Weakest residual values:
- Luxury sedans. The BMW 5 Series, Mercedes E-Class, and Audi A6 routinely lose 30–40% in year one as lease returns and new-model cycles compress used pricing.
- Full-size sedans. The Chrysler 300 and Nissan Maxima (now discontinued) have historically been among the fastest depreciators.
- First-generation EVs. Early Nissan Leaf and Chevrolet Bolt models lost value rapidly as newer models with better range hit the market.
How EV Incentives Distort New Car Depreciation in Canada
Electric vehicles add a unique wrinkle to the depreciation conversation. The federal iZEV rebate provides up to $5,000 off qualifying EVs at the point of purchase, but that incentive only applies to new vehicles. When the original owner sells, the second buyer gets no rebate — which compresses what they’re willing to pay.
In practice, a $50,000 EV purchased with a $5,000 iZEV rebate (effective cost: $45,000) competes on the used market against other used EVs where buyers compare sticker-to-sticker without any incentive offset. The original buyer’s resale value gets pulled down accordingly. Add in the rapid pace of battery and range improvements — each new model year raises the bar — and first-year EV depreciation in Canada can exceed 30% in some segments.
Provincial incentives layer on additional complexity. Quebec’s $7,000 rebate and British Columbia’s $4,000 rebate further lower the effective purchase price, but those savings don’t transfer to the next owner either. If you’re evaluating total EV ownership costs, RIDEZ has a detailed breakdown of EV maintenance costs in Canada that puts the full picture in context.
That said, high-demand EVs like the Tesla Model Y and Hyundai Ioniq 5 have shown stronger-than-average residual values due to waitlists and constrained inventory. The lesson: brand demand still matters more than powertrain type when it comes to holding value.
5 Proven Ways to Minimize New Car Depreciation in Canada
Understanding the scale of first-year depreciation is step one. Acting on it is step two. No strategy eliminates depreciation entirely, but the right moves can reduce it by thousands of dollars.
- Buy one to two years used. Let someone else absorb the steepest part of the curve. A certified pre-owned vehicle with 15,000–25,000 km often saves $10,000–$15,000 over new.
- Choose high-residual segments. Pickups, compact SUVs, and select performance models consistently outperform sedans and luxury vehicles on resale.
- Keep kilometres low. Canadian Black Book data shows that vehicles under 20,000 km/year retain measurably higher values than high-mileage equivalents.
- Maintain obsessively. Complete service records, no accidents, and clean interior/exterior condition are worth 5–10% more at resale.

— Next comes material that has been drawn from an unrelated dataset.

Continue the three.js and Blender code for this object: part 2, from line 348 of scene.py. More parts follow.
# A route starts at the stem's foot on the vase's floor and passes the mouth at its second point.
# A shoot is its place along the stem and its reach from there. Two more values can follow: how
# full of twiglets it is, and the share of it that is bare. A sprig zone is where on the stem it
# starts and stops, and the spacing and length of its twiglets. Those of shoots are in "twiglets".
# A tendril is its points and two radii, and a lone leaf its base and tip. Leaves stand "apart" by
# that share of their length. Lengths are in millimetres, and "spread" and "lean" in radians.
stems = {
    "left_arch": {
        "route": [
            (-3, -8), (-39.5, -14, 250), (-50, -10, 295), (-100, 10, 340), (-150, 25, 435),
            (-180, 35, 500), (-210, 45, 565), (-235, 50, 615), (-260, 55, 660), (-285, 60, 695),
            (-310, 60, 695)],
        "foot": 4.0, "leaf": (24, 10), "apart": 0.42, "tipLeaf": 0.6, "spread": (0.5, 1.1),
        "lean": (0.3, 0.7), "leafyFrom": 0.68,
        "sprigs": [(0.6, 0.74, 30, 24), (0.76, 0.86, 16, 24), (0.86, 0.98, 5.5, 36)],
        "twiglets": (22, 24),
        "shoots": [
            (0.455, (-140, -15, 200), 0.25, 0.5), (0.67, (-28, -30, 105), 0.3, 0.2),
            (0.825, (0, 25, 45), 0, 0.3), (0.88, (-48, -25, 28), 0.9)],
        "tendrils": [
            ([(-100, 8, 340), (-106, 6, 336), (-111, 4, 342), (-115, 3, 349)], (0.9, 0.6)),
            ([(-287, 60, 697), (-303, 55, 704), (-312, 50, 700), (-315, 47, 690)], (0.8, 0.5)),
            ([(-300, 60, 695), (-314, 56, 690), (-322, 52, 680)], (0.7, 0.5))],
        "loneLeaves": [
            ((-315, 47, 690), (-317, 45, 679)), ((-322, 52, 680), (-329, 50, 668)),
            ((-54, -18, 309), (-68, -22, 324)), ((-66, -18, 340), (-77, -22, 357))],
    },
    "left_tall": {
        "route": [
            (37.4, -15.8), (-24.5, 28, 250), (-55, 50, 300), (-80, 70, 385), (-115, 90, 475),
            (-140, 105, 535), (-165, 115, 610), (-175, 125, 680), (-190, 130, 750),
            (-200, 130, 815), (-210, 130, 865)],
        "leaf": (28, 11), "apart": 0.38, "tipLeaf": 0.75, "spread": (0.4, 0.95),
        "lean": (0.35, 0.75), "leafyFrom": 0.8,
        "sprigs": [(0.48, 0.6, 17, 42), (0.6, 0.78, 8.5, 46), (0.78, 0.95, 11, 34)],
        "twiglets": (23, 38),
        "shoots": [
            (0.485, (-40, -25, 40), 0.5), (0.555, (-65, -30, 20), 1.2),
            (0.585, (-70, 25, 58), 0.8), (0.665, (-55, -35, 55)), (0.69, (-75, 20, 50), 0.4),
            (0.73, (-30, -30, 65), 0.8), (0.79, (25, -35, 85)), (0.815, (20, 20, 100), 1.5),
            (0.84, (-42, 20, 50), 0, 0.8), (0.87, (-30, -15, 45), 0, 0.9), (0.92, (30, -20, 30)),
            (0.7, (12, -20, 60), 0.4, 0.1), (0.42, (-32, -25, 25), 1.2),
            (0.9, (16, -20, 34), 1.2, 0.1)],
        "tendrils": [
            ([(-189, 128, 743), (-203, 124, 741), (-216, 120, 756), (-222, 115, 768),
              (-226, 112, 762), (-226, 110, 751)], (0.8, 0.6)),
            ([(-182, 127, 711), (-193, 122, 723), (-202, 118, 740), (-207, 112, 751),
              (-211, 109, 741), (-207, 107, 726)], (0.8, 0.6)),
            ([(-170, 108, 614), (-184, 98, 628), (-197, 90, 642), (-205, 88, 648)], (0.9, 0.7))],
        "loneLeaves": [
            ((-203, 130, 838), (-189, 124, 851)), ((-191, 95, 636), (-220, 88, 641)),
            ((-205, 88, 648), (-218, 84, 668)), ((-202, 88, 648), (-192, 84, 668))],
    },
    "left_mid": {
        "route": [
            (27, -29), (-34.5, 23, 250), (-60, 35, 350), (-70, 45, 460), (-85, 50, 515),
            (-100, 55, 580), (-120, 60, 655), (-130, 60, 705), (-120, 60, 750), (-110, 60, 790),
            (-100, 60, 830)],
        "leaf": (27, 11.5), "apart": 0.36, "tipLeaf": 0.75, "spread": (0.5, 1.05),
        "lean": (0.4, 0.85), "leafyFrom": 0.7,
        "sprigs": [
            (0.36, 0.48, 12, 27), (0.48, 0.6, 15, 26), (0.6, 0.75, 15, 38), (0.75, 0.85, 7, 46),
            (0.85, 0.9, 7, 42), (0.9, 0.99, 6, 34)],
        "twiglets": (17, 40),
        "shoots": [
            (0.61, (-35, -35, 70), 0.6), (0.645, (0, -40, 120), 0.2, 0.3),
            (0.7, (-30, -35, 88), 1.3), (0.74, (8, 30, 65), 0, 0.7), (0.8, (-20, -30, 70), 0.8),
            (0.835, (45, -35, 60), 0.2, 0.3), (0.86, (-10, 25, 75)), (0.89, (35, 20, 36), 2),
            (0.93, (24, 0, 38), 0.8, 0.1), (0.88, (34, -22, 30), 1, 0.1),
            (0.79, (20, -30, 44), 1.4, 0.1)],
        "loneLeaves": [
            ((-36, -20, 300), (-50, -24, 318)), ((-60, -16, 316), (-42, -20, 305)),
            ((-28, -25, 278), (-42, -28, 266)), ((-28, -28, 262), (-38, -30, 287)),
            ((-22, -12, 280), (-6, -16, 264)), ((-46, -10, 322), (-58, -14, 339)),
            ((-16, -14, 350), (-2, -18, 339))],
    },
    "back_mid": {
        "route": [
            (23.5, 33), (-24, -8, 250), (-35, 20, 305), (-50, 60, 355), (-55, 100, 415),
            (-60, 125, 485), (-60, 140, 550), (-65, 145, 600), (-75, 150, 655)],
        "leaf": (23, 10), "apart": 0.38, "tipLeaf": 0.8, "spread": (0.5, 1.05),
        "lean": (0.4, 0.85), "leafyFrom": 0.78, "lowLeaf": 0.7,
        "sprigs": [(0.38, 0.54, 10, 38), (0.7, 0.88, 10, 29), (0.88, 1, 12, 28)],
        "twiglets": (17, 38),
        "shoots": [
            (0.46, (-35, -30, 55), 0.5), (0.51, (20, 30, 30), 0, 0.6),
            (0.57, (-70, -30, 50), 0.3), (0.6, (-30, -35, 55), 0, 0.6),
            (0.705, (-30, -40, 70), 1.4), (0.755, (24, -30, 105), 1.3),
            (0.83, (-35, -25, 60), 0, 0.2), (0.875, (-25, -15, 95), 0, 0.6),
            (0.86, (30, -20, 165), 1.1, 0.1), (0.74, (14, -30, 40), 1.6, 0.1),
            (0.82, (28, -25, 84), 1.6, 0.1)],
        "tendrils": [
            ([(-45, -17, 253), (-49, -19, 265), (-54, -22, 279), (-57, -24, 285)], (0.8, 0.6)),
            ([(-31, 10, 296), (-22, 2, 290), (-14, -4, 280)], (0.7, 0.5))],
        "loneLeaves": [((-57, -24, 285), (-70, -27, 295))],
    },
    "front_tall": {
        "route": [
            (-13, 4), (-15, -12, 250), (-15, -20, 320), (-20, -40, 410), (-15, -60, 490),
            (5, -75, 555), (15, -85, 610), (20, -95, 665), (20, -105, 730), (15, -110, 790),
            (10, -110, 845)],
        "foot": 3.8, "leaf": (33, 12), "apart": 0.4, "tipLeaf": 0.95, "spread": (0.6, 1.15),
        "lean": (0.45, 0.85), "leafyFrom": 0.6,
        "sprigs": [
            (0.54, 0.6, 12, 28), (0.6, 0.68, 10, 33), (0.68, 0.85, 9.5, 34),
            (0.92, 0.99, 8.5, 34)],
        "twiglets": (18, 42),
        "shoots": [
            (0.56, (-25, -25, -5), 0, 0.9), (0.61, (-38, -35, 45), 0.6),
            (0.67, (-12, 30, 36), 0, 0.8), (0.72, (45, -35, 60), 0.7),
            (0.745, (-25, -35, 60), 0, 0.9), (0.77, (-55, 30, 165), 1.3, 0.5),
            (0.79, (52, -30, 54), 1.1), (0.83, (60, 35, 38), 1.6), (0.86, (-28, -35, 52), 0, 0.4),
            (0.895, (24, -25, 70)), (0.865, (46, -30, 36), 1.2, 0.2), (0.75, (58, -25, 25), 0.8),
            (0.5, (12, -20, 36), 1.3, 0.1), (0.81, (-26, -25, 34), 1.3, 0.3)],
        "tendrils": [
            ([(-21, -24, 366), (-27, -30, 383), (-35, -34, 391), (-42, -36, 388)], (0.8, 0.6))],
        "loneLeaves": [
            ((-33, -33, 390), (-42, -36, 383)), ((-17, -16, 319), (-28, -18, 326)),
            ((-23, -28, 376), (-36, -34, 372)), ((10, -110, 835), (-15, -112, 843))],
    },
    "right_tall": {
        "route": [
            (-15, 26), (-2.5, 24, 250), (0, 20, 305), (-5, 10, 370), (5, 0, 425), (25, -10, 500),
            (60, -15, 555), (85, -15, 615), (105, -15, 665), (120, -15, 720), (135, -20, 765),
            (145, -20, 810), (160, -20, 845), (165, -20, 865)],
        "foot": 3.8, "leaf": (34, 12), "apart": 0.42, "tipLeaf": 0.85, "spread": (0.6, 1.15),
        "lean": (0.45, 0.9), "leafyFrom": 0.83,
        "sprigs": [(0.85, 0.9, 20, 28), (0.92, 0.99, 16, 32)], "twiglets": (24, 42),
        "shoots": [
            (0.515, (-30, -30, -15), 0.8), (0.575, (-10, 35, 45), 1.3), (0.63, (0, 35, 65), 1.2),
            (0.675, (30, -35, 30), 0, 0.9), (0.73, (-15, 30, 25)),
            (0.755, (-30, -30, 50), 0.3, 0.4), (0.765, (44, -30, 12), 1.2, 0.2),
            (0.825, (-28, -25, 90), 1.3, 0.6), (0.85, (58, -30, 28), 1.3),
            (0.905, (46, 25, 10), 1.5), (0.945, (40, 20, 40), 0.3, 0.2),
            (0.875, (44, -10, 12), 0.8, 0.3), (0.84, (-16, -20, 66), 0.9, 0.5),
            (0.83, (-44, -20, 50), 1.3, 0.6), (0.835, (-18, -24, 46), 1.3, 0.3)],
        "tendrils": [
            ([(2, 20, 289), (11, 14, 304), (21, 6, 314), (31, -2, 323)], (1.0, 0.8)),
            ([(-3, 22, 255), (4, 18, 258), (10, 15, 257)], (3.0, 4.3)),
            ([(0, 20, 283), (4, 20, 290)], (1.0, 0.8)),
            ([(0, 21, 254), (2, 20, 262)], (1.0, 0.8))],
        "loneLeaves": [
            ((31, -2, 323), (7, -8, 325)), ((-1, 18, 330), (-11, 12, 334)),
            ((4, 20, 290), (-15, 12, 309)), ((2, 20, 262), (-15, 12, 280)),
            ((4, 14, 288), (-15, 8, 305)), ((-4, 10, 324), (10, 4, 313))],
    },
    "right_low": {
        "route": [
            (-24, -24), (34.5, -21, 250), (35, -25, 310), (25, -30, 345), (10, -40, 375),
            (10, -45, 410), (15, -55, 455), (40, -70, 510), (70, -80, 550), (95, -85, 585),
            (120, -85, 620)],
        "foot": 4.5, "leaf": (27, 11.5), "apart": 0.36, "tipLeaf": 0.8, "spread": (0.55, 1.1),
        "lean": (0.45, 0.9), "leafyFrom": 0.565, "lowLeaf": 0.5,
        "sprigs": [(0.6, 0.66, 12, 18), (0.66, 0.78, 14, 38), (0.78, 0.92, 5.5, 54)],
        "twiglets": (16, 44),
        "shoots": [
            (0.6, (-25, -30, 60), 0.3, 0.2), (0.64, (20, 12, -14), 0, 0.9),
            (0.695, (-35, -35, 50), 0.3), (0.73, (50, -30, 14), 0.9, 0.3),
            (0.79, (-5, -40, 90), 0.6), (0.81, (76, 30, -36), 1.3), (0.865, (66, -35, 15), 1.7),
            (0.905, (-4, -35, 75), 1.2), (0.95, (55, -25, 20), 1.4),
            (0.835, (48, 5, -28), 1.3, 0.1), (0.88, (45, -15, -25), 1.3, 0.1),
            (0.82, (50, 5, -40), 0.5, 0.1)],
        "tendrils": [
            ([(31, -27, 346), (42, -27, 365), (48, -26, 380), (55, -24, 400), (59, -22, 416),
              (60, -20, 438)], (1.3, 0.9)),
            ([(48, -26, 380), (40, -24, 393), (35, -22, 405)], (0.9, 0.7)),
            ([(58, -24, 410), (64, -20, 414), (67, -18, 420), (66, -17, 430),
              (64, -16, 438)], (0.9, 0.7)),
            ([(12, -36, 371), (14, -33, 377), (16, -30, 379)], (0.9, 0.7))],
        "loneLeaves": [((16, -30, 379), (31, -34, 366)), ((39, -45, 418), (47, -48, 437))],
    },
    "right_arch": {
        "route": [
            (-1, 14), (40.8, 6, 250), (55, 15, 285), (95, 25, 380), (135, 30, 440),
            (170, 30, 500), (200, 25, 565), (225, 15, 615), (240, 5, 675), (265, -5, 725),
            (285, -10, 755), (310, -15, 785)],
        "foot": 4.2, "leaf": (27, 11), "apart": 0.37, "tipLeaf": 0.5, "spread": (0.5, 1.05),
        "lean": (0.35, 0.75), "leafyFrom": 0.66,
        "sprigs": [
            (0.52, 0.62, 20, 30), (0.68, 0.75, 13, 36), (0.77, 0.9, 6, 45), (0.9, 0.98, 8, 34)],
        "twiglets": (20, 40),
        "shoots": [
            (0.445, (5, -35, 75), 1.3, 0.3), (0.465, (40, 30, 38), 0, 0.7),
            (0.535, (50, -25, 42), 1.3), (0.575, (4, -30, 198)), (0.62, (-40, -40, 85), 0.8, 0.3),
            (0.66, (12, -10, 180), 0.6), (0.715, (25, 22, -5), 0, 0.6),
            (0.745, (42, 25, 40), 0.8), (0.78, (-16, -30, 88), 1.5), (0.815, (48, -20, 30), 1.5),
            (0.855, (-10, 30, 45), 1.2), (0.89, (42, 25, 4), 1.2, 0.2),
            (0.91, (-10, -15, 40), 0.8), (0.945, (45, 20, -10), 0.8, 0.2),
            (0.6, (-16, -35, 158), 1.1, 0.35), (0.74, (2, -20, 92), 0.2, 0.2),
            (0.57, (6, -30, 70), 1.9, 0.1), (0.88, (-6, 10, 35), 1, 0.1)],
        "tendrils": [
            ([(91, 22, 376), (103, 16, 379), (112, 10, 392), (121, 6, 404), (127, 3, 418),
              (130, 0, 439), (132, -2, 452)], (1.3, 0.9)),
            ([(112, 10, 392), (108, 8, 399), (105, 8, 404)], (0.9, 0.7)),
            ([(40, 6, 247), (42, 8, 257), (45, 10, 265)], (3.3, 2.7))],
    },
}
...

- Time your sale. Sell or trade before the next model-year refresh hits dealers. New inventory depresses used values of the outgoing generation.
Money-Saving Checklist
- Compare provincial tax impact before choosing where to buy
- Calculate non-recoverable HST/GST as part of your total depreciation estimate
- Research Canadian Black Book residual values for your target model before signing
- Consider certified pre-owned to skip the steepest depreciation window
- Factor in iZEV and provincial EV rebate impact on future resale if buying electric
- Keep annual kilometres under 20,000 to protect residual value
- Budget for depreciation as a real ownership cost — not an abstract percentage
Depreciation is the largest single cost of owning a new vehicle in Canada, and it’s the one most buyers ignore until trade-in day. By understanding exactly where the money goes — and why Canadian buyers face a steeper hill than their American counterparts — you can make purchase decisions that save thousands over the ownership cycle.
🔍 Know What You’re Buying
Before your next purchase, run a vehicle history report to see accident records, insurance claims, and odometer history — key inputs for real ownership cost math.

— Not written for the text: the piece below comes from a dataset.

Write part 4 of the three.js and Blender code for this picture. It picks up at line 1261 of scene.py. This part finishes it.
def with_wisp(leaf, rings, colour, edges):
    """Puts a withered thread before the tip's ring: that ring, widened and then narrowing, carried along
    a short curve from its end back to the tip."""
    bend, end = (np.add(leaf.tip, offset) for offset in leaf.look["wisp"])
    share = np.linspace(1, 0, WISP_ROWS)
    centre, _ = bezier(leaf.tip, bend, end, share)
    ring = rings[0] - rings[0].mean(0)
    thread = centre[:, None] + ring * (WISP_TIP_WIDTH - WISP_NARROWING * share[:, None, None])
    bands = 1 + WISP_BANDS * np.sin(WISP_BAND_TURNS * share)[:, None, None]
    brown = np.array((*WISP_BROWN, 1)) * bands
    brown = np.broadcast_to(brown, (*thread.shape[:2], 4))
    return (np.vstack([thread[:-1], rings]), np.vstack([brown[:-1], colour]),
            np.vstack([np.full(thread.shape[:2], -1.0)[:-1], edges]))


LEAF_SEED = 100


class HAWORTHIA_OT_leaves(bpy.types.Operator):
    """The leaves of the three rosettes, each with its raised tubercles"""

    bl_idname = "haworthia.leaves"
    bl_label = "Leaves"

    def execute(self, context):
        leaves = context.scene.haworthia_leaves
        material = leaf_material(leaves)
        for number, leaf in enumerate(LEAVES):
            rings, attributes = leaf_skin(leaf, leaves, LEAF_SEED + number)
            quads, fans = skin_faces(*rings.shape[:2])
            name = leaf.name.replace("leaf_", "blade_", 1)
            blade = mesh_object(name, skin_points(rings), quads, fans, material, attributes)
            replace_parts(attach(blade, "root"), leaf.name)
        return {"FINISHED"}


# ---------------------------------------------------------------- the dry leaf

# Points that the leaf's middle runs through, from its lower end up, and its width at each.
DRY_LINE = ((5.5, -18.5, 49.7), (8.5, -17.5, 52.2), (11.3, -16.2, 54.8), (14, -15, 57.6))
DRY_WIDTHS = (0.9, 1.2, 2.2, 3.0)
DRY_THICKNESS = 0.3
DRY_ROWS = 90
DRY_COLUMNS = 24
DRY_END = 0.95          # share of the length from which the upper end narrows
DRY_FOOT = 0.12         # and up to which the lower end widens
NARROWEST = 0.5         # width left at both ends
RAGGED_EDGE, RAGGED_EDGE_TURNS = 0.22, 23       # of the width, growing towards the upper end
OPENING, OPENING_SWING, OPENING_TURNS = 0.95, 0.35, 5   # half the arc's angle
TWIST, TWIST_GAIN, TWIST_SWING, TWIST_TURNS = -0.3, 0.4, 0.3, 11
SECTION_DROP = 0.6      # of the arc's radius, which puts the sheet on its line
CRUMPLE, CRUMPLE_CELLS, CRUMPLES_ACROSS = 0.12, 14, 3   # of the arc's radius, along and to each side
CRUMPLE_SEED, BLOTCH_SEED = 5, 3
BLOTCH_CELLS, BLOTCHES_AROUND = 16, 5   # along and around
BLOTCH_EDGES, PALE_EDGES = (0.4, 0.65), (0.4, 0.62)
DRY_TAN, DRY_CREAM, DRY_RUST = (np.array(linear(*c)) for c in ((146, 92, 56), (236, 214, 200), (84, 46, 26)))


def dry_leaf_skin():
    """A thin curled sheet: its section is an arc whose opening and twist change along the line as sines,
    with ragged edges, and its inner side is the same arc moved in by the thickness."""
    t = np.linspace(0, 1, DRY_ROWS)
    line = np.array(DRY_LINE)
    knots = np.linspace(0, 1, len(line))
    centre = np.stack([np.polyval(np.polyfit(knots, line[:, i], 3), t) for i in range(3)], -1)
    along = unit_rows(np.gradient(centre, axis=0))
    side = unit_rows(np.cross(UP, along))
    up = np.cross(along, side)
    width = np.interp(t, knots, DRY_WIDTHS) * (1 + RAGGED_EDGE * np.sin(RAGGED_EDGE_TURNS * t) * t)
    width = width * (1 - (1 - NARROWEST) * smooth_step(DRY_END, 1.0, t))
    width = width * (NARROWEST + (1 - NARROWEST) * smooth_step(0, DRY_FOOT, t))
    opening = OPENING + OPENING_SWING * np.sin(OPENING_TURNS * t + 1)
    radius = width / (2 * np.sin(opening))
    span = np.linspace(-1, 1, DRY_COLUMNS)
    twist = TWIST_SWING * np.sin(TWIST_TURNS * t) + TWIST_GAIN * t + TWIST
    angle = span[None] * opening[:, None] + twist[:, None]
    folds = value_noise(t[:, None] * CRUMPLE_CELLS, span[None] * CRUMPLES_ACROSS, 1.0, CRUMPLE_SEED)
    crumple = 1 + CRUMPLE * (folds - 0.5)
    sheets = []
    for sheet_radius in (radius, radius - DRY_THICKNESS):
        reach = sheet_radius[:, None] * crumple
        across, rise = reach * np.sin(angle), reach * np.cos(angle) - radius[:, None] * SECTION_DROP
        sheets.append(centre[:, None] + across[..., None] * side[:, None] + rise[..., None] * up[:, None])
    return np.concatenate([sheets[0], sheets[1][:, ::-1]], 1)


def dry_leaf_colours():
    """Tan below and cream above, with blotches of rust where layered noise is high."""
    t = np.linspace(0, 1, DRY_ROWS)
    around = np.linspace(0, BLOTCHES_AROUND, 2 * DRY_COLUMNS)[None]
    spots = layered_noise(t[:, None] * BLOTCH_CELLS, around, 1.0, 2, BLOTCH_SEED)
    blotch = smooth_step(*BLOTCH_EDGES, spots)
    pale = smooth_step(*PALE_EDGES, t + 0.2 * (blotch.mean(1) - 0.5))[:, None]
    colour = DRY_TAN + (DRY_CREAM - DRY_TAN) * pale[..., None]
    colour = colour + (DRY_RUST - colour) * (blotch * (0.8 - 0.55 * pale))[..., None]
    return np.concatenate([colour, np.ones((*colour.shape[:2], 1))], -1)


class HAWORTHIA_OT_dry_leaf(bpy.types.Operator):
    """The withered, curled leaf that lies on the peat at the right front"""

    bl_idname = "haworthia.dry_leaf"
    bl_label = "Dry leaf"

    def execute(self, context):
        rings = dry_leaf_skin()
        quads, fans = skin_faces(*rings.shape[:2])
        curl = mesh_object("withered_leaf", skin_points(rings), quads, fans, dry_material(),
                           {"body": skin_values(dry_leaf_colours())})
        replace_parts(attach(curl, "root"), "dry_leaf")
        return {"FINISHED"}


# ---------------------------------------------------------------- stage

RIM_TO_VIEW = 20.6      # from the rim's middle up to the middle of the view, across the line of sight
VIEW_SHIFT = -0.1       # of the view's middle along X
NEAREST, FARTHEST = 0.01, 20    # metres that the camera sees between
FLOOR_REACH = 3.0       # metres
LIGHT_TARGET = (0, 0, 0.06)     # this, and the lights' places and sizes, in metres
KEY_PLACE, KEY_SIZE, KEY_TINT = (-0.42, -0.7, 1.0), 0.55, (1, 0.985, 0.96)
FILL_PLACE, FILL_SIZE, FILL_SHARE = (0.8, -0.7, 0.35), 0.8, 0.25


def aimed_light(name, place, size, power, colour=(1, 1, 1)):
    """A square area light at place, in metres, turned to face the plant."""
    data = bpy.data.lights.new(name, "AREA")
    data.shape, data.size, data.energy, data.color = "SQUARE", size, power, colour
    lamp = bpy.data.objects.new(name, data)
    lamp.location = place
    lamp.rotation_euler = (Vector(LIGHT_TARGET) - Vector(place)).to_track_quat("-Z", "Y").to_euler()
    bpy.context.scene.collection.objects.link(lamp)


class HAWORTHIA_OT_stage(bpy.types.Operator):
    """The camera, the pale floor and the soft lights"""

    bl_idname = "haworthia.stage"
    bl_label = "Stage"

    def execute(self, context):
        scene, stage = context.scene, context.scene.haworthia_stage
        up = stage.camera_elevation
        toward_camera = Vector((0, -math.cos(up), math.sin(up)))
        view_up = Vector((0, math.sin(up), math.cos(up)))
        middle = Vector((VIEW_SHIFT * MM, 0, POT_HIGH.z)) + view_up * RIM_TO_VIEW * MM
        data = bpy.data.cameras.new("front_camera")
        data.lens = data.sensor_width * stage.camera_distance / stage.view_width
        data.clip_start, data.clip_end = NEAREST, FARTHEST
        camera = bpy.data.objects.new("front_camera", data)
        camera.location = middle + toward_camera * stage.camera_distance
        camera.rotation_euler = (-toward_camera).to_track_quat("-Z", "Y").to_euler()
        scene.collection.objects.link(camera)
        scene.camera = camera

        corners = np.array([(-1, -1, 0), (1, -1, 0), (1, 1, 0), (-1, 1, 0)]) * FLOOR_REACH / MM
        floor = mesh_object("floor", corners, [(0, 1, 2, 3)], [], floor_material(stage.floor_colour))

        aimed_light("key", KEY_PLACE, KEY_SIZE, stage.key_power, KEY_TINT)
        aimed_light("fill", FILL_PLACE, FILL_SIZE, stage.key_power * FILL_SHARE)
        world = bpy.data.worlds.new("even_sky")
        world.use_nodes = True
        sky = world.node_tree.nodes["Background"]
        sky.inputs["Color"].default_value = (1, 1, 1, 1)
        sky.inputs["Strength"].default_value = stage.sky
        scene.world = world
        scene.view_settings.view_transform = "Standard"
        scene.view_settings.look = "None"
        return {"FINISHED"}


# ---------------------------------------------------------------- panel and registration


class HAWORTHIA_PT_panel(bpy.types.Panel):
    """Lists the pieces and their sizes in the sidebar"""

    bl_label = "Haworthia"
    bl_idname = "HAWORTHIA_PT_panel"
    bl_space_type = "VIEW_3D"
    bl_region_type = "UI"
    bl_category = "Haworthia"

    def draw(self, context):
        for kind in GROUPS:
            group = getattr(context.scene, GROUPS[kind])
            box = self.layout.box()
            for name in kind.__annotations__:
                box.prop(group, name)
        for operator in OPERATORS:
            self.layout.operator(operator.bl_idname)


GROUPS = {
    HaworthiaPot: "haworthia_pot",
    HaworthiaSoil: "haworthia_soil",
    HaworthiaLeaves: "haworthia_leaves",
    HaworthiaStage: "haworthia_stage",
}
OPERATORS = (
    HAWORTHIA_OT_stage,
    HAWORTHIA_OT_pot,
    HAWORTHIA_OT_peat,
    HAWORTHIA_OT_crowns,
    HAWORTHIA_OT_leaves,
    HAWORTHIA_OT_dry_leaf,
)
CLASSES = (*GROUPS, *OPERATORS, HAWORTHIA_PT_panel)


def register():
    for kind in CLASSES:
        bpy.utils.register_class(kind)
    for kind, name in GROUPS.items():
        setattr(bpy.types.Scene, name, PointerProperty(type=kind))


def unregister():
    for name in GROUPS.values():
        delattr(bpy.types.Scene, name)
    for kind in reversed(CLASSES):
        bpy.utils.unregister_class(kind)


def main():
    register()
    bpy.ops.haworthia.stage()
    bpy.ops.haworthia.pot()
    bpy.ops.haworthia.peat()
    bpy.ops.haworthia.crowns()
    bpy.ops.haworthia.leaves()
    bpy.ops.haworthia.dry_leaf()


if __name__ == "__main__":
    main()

RIDEZ may earn a commission when you use these links — at no cost to you.
Sources
- DesRosiers Automotive Consultants — https://www.desrosiers.ca
- Car and Driver — https://www.caranddriver.com
- Canadian Black Book — https://www.canadianblackbook.com
Frequently Asked Questions
How much does a new car depreciate in the first year in Canada?
A new car in Canada typically loses 20–25% of its value in the first year. Based on the average Canadian transaction price of $66,000, that translates to $13,200–$16,500 in lost value before your first oil change. Luxury brands can lose 30–40% in the same period.
Why do Canadian buyers lose more to depreciation than Americans?
Canadian buyers face non-recoverable provincial sales taxes on top of market depreciation. In Ontario, 13% HST on a $55,000 vehicle adds $7,150 in unrecoverable cost at purchase. Unlike market depreciation, this tax loss cannot be offset at trade-in since the next buyer pays tax again on the used price.
Which vehicles hold their value best in Canada?
Full-size pickups like the Ford F-150 and RAM 1500 retain 75–80% of value after year one. Compact SUVs such as the Toyota RAV4 and Honda CR-V also hold value well. Luxury sedans and first-generation EVs tend to depreciate the fastest in the Canadian market.